The first day we arrived we drove up the A40 towards Banbury. This first day in a pub we stopped in we had one of the few negative experiences. We got in to a discussion with a group sitting next to us and one of them said that “You don’t hear English spoken here anymore”. We found that a bit odd as everyone we spoke to that day spoke it; the Bulgarian who drove the rental car shuttle, the Romanian woman and her Punjabi co-worker at the desk and everyone on the road up. I happened to use the term anti-immigrant with reference to their views and one woman angrily responded to that. She wasn’t anti-immigrant just those that come for the benefits and good life. Perhaps the reader is familiar with this argument, you know, like the Mexicans and Central Americans do here.

But as Roger put it, it wasn’t that English isn’t spoken here anymore, it’s her desire that “only” English is spoken and not by Poles, Latvians, Syrians or others from overseas. One good thing about people like Trump, he forces these people out in to the open where all cards can be laid on the table.

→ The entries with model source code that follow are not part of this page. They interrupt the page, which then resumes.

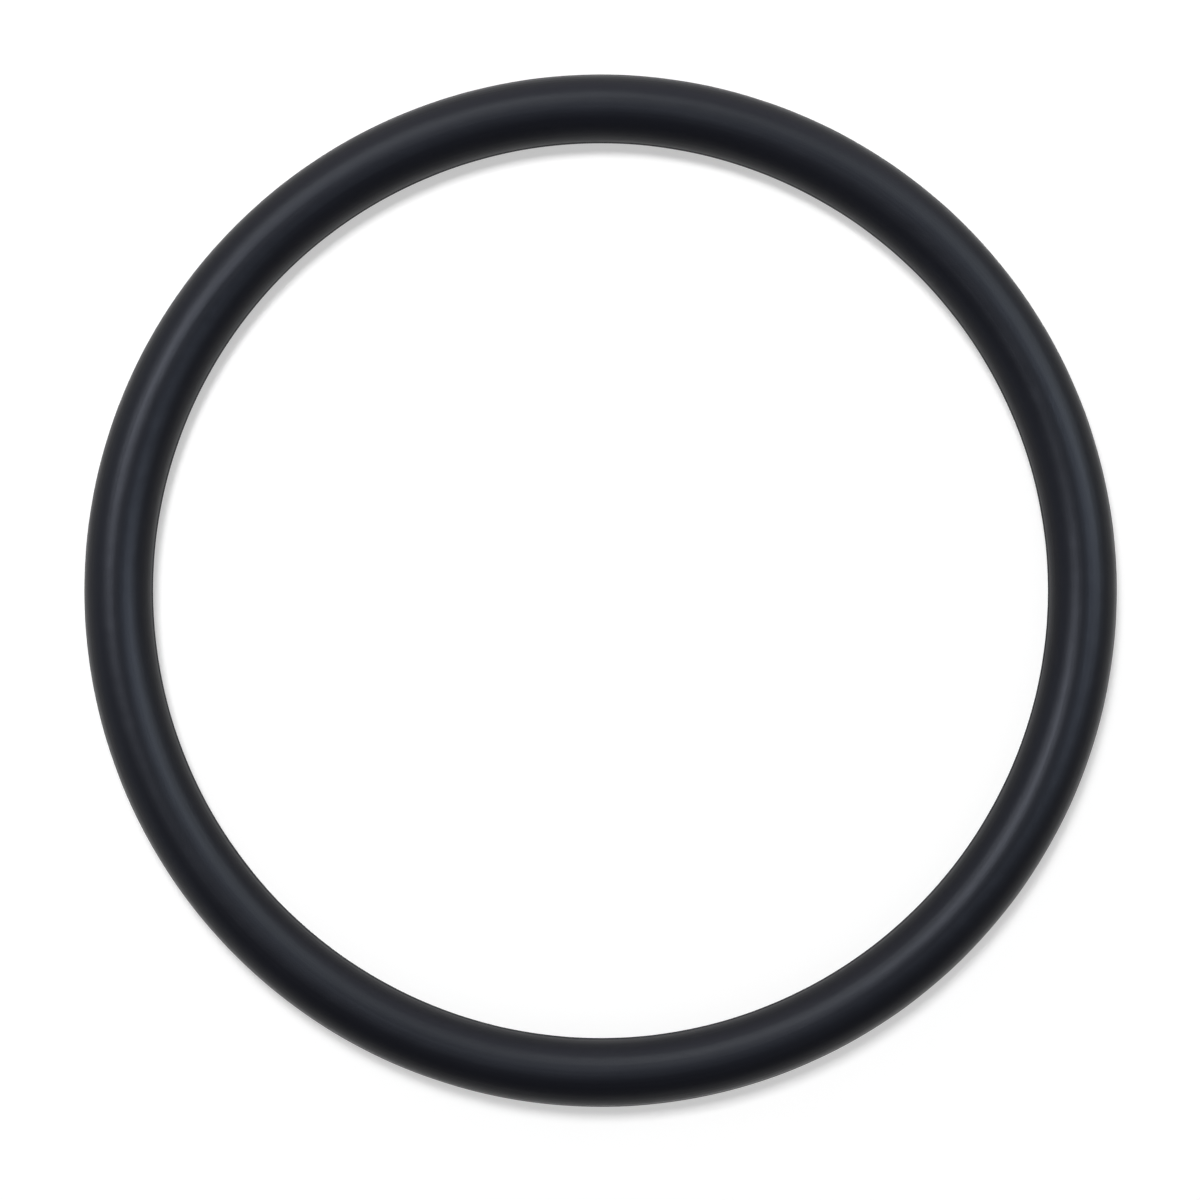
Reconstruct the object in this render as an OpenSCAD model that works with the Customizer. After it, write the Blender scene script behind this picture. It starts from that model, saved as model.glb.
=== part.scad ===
// O-ring: one solid rubber ring of round section, moulded in two flat mould halves.
// It lies flat. Its axis is Z, and the plane where the mould halves meet is Z = 0.

/* [Ring] */
// Inside diameter, across the hole, measured on the round section
inside_d = 47.22; // [20:0.01:120]
// Diameter of the round section
section_d = 3.53; // [1.6:0.01:7]

/* [Parting line] */
// Height of the trimmed parting line above the round section
line_h = 0.05; // [0.03:0.01:0.1]
// Width of the parting line across its flat crest
line_w = 0.12; // [0.08:0.01:0.3]
// Angle by which each flank of the parting line leans out from its crest, worn low by tumbling
line_draft = 60; // [30:1:70]

/* [Hidden] */
$fn = 240;

// Radius of the circle that the section's centre runs along
centre_r = (inside_d + section_d) / 2;
// The parting line's crest and its root, from the section's centre
crest_x = section_d / 2 + line_h;
// The root lies as far inside the round as the crest stands out of it
root_x = section_d / 2 - line_h;
// Width of the parting line at its root, where the flanks have run in under the round
root_w = line_w + 2 * (crest_x - root_x) * tan(line_draft);

// Round cord that makes the ring's body
module cord() {
    turned() circle(d = section_d);
}

// Band through the middle of the cord, of which only the two tapered edges stand out of the round
module parting_web() {
    turned() polygon([
        [-crest_x, -line_w / 2], [-crest_x, line_w / 2],
        [-root_x, root_w / 2], [root_x, root_w / 2],
        [crest_x, line_w / 2], [crest_x, -line_w / 2],
        [root_x, -root_w / 2], [-root_x, -root_w / 2],
    ]);
}

// A profile drawn about the section's centre, turned once round the ring's axis
module turned() {
    rotate_extrude() translate([centre_r, 0]) children();
}

// The ring, with the parting line along its inner and its outer edge
module o_ring() {
    color("#1c1d21") union() {
        cord();
        parting_web();
    }
}

o_ring();
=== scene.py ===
"""A moulded black rubber O-ring, lying flat on a white table and seen from straight above."""
import math

import bmesh
import bpy
from mathutils import Matrix, Vector, noise


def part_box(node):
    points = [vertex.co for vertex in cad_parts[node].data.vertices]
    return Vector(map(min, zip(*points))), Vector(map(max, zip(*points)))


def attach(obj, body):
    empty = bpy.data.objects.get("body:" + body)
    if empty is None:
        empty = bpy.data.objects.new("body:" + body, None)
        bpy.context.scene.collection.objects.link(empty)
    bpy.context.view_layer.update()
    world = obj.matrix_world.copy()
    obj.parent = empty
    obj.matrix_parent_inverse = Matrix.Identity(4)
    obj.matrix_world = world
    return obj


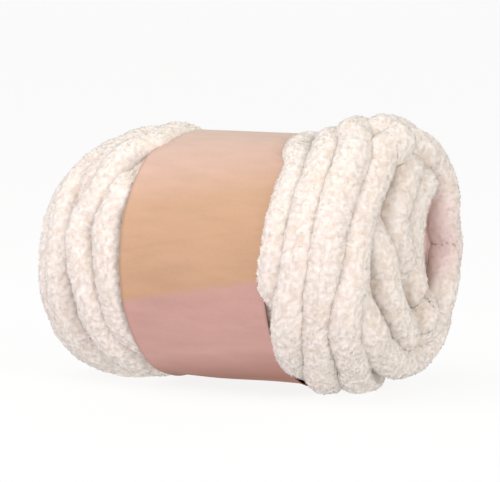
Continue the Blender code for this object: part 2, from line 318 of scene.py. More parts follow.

I am not trying to paint a rosy picture here, trying to imply they aren’t having similar problems that we are here in the US or that there is not nationalism or racism developing in response to the rise of the right amid capitalist decay. The election of Trump has emboldened the racists and anti-social, anti-working class elements; they are in Britain too. But maintaining racial, gender and religious divide at a level that suits their class interests is important for the ruling class----there is no basis for being overly pessimistic, just the opposite.

Sorry for what might be a bit disjointed collection of tales but I am still jet lagged. I loved my visit as did one of my closest American friends but it’s always good to be back home wherever home is.